Goal of the exercise
Exactly reproduce the lines that follow.

Data
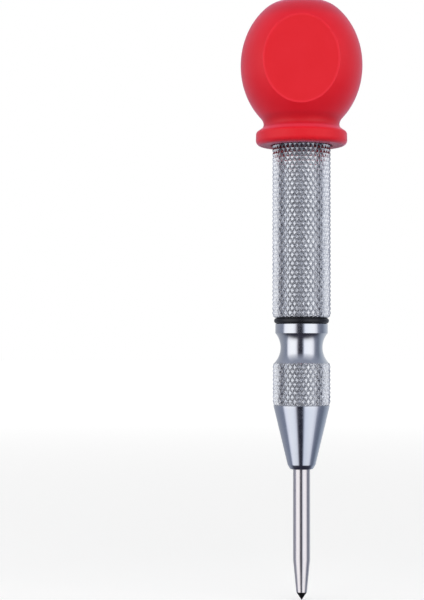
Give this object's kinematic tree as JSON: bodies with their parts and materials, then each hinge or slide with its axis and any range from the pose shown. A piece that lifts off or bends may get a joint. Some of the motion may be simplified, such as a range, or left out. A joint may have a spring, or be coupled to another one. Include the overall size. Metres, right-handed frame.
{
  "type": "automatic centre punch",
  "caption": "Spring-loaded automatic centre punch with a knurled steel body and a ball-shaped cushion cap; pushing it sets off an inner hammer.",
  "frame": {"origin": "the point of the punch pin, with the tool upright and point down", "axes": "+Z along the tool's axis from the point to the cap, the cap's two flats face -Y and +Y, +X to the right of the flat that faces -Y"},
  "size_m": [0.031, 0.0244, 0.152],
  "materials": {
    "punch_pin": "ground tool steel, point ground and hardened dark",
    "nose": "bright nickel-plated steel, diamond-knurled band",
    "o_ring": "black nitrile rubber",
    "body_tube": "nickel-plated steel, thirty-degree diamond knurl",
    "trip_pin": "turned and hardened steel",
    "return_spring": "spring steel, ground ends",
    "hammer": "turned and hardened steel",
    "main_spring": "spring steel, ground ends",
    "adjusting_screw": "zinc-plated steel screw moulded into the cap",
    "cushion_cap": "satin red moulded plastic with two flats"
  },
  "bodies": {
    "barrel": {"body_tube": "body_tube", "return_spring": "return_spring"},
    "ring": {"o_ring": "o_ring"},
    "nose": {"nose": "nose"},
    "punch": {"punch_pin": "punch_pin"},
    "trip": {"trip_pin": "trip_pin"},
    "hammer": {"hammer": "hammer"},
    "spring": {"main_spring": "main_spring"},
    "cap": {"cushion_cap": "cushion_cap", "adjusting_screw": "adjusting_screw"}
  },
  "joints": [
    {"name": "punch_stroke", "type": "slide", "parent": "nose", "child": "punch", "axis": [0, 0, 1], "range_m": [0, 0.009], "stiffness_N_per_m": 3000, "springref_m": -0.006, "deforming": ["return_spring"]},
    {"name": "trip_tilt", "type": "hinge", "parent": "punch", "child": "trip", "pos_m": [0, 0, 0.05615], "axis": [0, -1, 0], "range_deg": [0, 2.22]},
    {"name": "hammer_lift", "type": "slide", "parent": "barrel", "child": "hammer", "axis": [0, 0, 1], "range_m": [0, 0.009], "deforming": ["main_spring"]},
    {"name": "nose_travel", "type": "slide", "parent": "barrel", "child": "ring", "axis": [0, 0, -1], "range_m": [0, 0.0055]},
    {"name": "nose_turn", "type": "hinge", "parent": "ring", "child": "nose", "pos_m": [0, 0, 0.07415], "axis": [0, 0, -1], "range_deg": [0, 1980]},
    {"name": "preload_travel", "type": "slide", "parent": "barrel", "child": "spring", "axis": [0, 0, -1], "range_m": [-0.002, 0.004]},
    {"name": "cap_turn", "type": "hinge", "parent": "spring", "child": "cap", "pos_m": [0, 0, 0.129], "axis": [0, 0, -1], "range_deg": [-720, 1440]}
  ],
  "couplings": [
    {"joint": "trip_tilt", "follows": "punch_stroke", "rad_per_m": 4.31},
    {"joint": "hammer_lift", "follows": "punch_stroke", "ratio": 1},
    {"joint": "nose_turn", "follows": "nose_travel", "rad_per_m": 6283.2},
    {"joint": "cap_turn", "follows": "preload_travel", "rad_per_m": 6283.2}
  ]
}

Task result
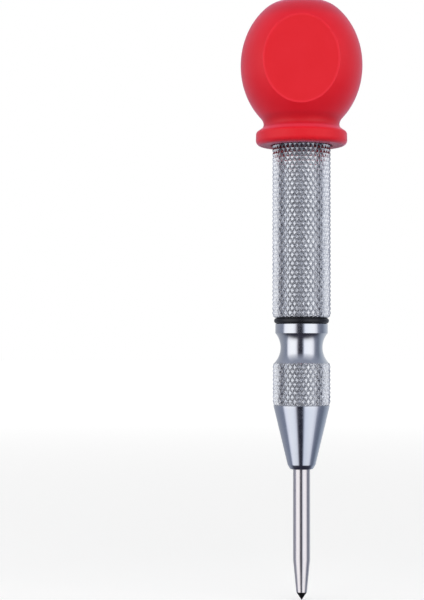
Give this object's kinematic tree as JSON: bodies with their parts and materials, then each hinge or slide with its axis and any range from the pose shown. A piece that lifts off or bends may get a joint. Some of the motion may be simplified, such as a range, or left out. A joint may have a spring, or be coupled to another one. Include the overall size. Metres, right-handed frame.
{
  "type": "automatic centre punch",
  "caption": "Spring-loaded automatic centre punch with a knurled steel body and a ball-shaped cushion cap; pushing it sets off an inner hammer.",
  "frame": {"origin": "the point of the punch pin, with the tool upright and point down", "axes": "+Z along the tool's axis from the point to the cap, the cap's two flats face -Y and +Y, +X to the right of the flat that faces -Y"},
  "size_m": [0.031, 0.0244, 0.152],
  "materials": {
    "punch_pin": "ground tool steel, point ground and hardened dark",
    "nose": "bright nickel-plated steel, diamond-knurled band",
    "o_ring": "black nitrile rubber",
    "body_tube": "nickel-plated steel, thirty-degree diamond knurl",
    "trip_pin": "turned and hardened steel",
    "return_spring": "spring steel, ground ends",
    "hammer": "turned and hardened steel",
    "main_spring": "spring steel, ground ends",
    "adjusting_screw": "zinc-plated steel screw moulded into the cap",
    "cushion_cap": "satin red moulded plastic with two flats"
  },
  "bodies": {
    "barrel": {"body_tube": "body_tube", "return_spring": "return_spring"},
    "ring": {"o_ring": "o_ring"},
    "nose": {"nose": "nose"},
    "punch": {"punch_pin": "punch_pin"},
    "trip": {"trip_pin": "trip_pin"},
    "hammer": {"hammer": "hammer"},
    "spring": {"main_spring": "main_spring"},
    "cap": {"cushion_cap": "cushion_cap", "adjusting_screw": "adjusting_screw"}
  },
  "joints": [
    {"name": "punch_stroke", "type": "slide", "parent": "nose", "child": "punch", "axis": [0, 0, 1], "range_m": [0, 0.009], "stiffness_N_per_m": 3000, "springref_m": -0.006, "deforming": ["return_spring"]},
    {"name": "trip_tilt", "type": "hinge", "parent": "punch", "child": "trip", "pos_m": [0, 0, 0.05615], "axis": [0, -1, 0], "range_deg": [0, 2.22]},
    {"name": "hammer_lift", "type": "slide", "parent": "barrel", "child": "hammer", "axis": [0, 0, 1], "range_m": [0, 0.009], "deforming": ["main_spring"]},
    {"name": "nose_travel", "type": "slide", "parent": "barrel", "child": "ring", "axis": [0, 0, -1], "range_m": [0, 0.0055]},
    {"name": "nose_turn", "type": "hinge", "parent": "ring", "child": "nose", "pos_m": [0, 0, 0.07415], "axis": [0, 0, -1], "range_deg": [0, 1980]},
    {"name": "preload_travel", "type": "slide", "parent": "barrel", "child": "spring", "axis": [0, 0, -1], "range_m": [-0.002, 0.004]},
    {"name": "cap_turn", "type": "hinge", "parent": "spring", "child": "cap", "pos_m": [0, 0, 0.129], "axis": [0, 0, -1], "range_deg": [-720, 1440]}
  ],
  "couplings": [
    {"joint": "trip_tilt", "follows": "punch_stroke", "rad_per_m": 4.31},
    {"joint": "hammer_lift", "follows": "punch_stroke", "ratio": 1},
    {"joint": "nose_turn", "follows": "nose_travel", "rad_per_m": 6283.2},
    {"joint": "cap_turn", "follows": "preload_travel", "rad_per_m": 6283.2}
  ]
}